Available data:

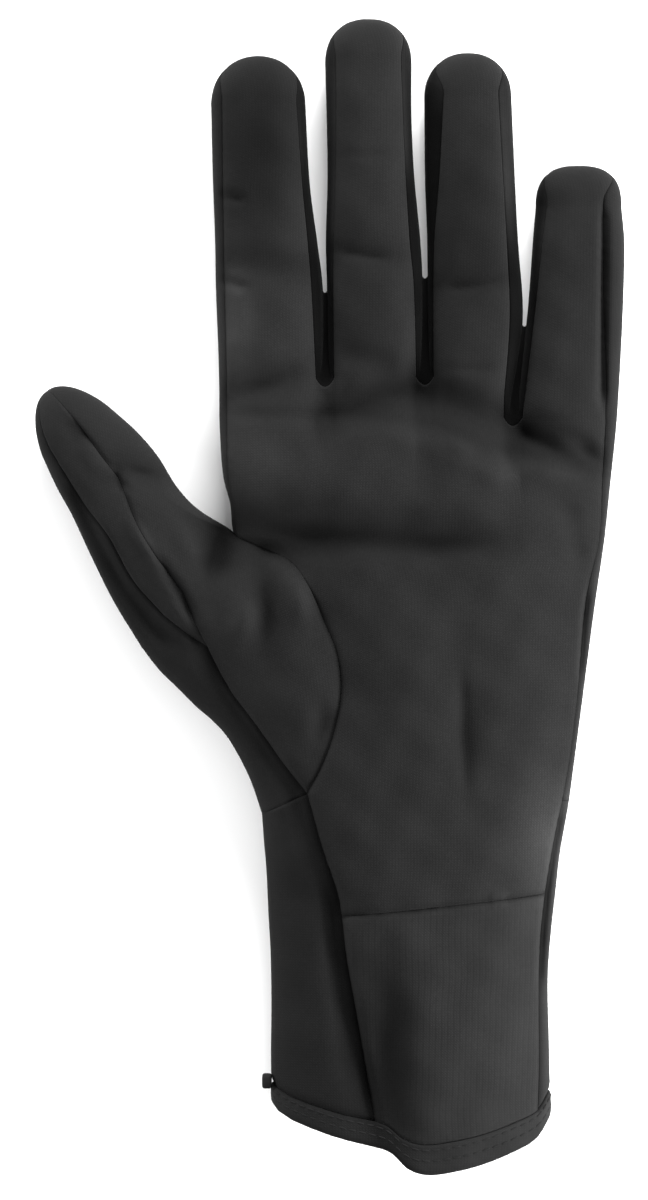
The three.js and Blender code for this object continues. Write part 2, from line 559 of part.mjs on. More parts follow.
// The piece's cells, the directed edges round its border, and how far each border point moves back
// from the seam: along the bisector of its two edges, so that the gap keeps its width at a corner.
function seamSetback(loops) {
  const used = new Set();
  for (const loop of loops) loop.forEach((id, i) => used.add(`${id} ${loop[(i + 1) % loop.length]}`));
  const border = [];
  const pulls = new Map();
  for (const loop of loops) {
    const [a, b, c] = loop.map((id) => new THREE.Vector3(...skin.points[id]));
    const outwards = b.clone().sub(a).cross(c.clone().sub(a)).normalize();
    loop.forEach((id, i) => {
      const next = loop[(i + 1) % loop.length];
      if (used.has(`${next} ${id}`)) return;
      border.push([id, next]);
      const run = new THREE.Vector3(...skin.points[next]);
      run.sub(new THREE.Vector3(...skin.points[id])).normalize();
      const inwards = outwards.clone().cross(run);
      for (const end of [id, next]) pulls.set(end, [...(pulls.get(end) ?? []), inwards]);
    });
  }
  const shifts = new Map();
  for (const [id, list] of pulls) {
    const bisector = list.reduce((sum, pull) => sum.add(pull), new THREE.Vector3()).normalize();
    const sharpness = Math.min(...list.map((pull) => pull.dot(bisector)));
    shifts.set(id, bisector.multiplyScalar(seamGap / 2 / Math.max(0.2, sharpness)));
  }
  return { border, shifts };
}

// A closed solid for one piece: its outer cells, the same cells a wall further in, and its edges.
function pieceGeometry(piece, normals, proud) {
  const loops = skin.cells.filter((cell) => cell.piece === piece).map((cell) => cell.loop);
  const { border, shifts } = seamSetback(loops);
  const order = [...new Set(loops.flat())];
  const place = new Map(order.map((id, i) => [id, i]));
  const positions = [];
  for (const depth of [-proud, clothWall]) {
    for (const id of order) {
      const point = new THREE.Vector3(...skin.points[id]).add(shifts.get(id) ?? new THREE.Vector3());
      point.addScaledVector(normals[id], -depth);
      positions.push(point.x, point.y, Math.max(point.z, depth > 0 ? clothWall : 0));
    }
  }
  const inner = order.length;
  const triangles = [];
  for (const loop of loops) {
    const ids = loop.map((id) => place.get(id));
    for (let i = 1; i + 1 < ids.length; i += 1) {
      triangles.push(ids[0], ids[i], ids[i + 1]);
      triangles.push(ids[0] + inner, ids[i + 1] + inner, ids[i] + inner);
    }
  }
  for (const [from, to] of border) {
    const a = place.get(from);
    const b = place.get(to);
    triangles.push(b, a, a + inner, b, a + inner, b + inner);
  }
  const geometry = new THREE.BufferGeometry();
  geometry.setAttribute('position', new THREE.Float32BufferAttribute(positions, 3));
  geometry.setIndex(triangles);
  geometry.computeVertexNormals();
  return geometry;
}

function namedMesh(name, geometry, color) {
  const material = new THREE.MeshStandardMaterial({ color, roughness: 0.85, metalness: 0 });
  const mesh = new THREE.Mesh(geometry, material);
  mesh.name = name;
  return mesh;
}

// The end of tape in the hem's seam: a rounded tab that stands on the hem's left side.
function hemNub() {
  const halfWidth = nub.width / 2 - nub.bevel;
  const halfHeight = nub.height / 2 - nub.bevel;
  const outline = new THREE.Shape();
  for (const [side, up, start] of [[1, 1, 0], [-1, 1, 90], [-1, -1, 180], [1, -1, 270]]) {
    const centre = [side * (halfWidth - nub.corner), up * (halfHeight - nub.corner)];
    outline.absarc(...centre, nub.corner, start * degrees, (start + 90) * degrees, false);
  }
  const geometry = new THREE.ExtrudeGeometry(outline, {
    depth: nub.thickness - 2 * nub.bevel, curveSegments: 3,
    bevelThickness: nub.bevel, bevelSize: nub.bevel, bevelSegments: 1,
  });
  const tab = namedMesh('hem_nub', geometry, cloth.hem);
  tab.rotation.set(90 * degrees, 0, 90 * degrees, 'ZYX');
  tab.position.set(nub.inner[0] - nub.thickness + nub.bevel, nub.inner[1], nub.inner[2]);
  return tab;
}

addFingers();
addHand();
addThumb();
const normals = skinNormals();

const glove = new THREE.Group();
const pieces = [
  { name: 'palm_panel', color: cloth.palm },
  { name: 'back_panel', color: cloth.back },
  { name: 'fourchette_index_middle', color: cloth.side },
  { name: 'fourchette_middle_ring', color: cloth.side },
  { name: 'fourchette_ring_little', color: cloth.side },
  { name: 'thumb_front', color: cloth.thumb },
  { name: 'thumb_side_strip', color: cloth.side },
  { name: 'thumb_back', color: cloth.back },
  { name: 'cuff_front', color: cloth.cuff },
  { name: 'cuff_back', color: cloth.back },
  { name: 'cuff_hem', color: cloth.hem, proud: hemProud },
];
for (const { name, color, proud = 0 } of pieces) {
  glove.add(namedMesh(name, pieceGeometry(name, normals, proud), color));
}

glove.add(hemNub());

// The origin goes to the middle of the footprint.
const box = new THREE.Box3().setFromObject(glove);
const middle = box.getCenter(new THREE.Vector3());
glove.position.set(-middle.x, -middle.y, -box.min.z);

export default glove;
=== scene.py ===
# %% [markdown]
# # A left-hand glove of thin dark stretch cloth
#
# The glove lies palm up on a pale floor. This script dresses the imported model: every cut piece of cloth
# is made again as a fine surface in the place of its plain solid, with rolled seams, creases, a stitched
# hem and a knitted finish. The measures of the cloth's form are those of the model, so both have one shape.

import bpy
import numpy as np
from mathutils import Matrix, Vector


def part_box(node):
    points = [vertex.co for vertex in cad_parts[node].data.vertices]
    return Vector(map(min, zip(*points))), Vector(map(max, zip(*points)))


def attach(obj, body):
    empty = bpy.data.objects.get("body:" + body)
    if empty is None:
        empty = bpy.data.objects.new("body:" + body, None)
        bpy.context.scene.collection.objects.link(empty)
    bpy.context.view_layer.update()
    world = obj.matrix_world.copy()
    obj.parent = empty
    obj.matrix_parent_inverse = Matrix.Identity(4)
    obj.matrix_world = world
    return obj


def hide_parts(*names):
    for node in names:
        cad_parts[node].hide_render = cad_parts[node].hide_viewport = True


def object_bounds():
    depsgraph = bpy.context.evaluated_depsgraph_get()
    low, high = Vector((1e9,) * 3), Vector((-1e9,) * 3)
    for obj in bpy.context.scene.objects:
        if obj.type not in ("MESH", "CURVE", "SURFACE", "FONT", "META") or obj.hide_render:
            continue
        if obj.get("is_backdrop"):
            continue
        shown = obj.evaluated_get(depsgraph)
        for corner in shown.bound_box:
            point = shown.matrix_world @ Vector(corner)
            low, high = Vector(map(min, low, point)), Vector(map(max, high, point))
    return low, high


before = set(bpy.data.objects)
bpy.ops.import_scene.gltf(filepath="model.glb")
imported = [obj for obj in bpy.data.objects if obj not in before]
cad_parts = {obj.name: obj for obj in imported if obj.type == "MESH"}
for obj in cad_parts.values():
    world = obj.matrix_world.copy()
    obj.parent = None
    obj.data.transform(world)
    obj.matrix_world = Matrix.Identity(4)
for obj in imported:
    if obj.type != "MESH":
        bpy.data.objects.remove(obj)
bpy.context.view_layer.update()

# %% [markdown]
# ## Camera, floor and light
#
# The photo looks straight down on the palm. A long lens from about a metre keeps the fingers' sides from
# leaning, and the camera's middle is the photo's middle, so no shift is needed.
#
# The photo's background is plain white, and no shadow shows on it. A white floor under an even bright
# sky gives that. Three broad low lamps model the dark cloth: a strong one from the little finger's
# side and the cuff, a weaker one from the fingertips for the folds across the palm, and a weak one from
# the thumb's side, as both edges of the glove are lighter in the photo than its middle.

# %% Camera
photo_height = 1200
mm_per_pixel = 0.235
view_middle = np.array([-1.35, -1.70])
lens = 120
sensor = 36
level_seen = 10  # the height above the floor at which a pixel is mm_per_pixel wide
stands_above = photo_height * mm_per_pixel * lens / sensor


def put(name, data):
    """A new object in the scene."""
    made = bpy.data.objects.new(name, data)
    bpy.context.scene.collection.objects.link(made)
    return made


camera = put("camera", bpy.data.cameras.new("camera"))
camera.data.lens = lens
camera.data.sensor_width = sensor
camera.location = (*view_middle / 1000, (stands_above + level_seen) / 1000)
bpy.context.scene.camera = camera
print("the camera stands", round(stands_above), "mm above the palm")

# %% Colours and nodes
def linear(hex_colour):
    """An sRGB hex colour as linear red, green, blue and alpha."""
    parts = np.array([int(hex_colour[i:i + 2], 16) for i in (1, 3, 5)]) / 255
    low = parts <= 0.04045
    return (*np.where(low, parts / 12.92, ((parts + 0.055) / 1.055) ** 2.4), 1.0)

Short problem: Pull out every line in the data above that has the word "type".

Response to the task:
        if obj.type not in ("MESH", "CURVE", "SURFACE", "FONT", "META") or obj.hide_render:
cad_parts = {obj.name: obj for obj in imported if obj.type == "MESH"}
    if obj.type != "MESH":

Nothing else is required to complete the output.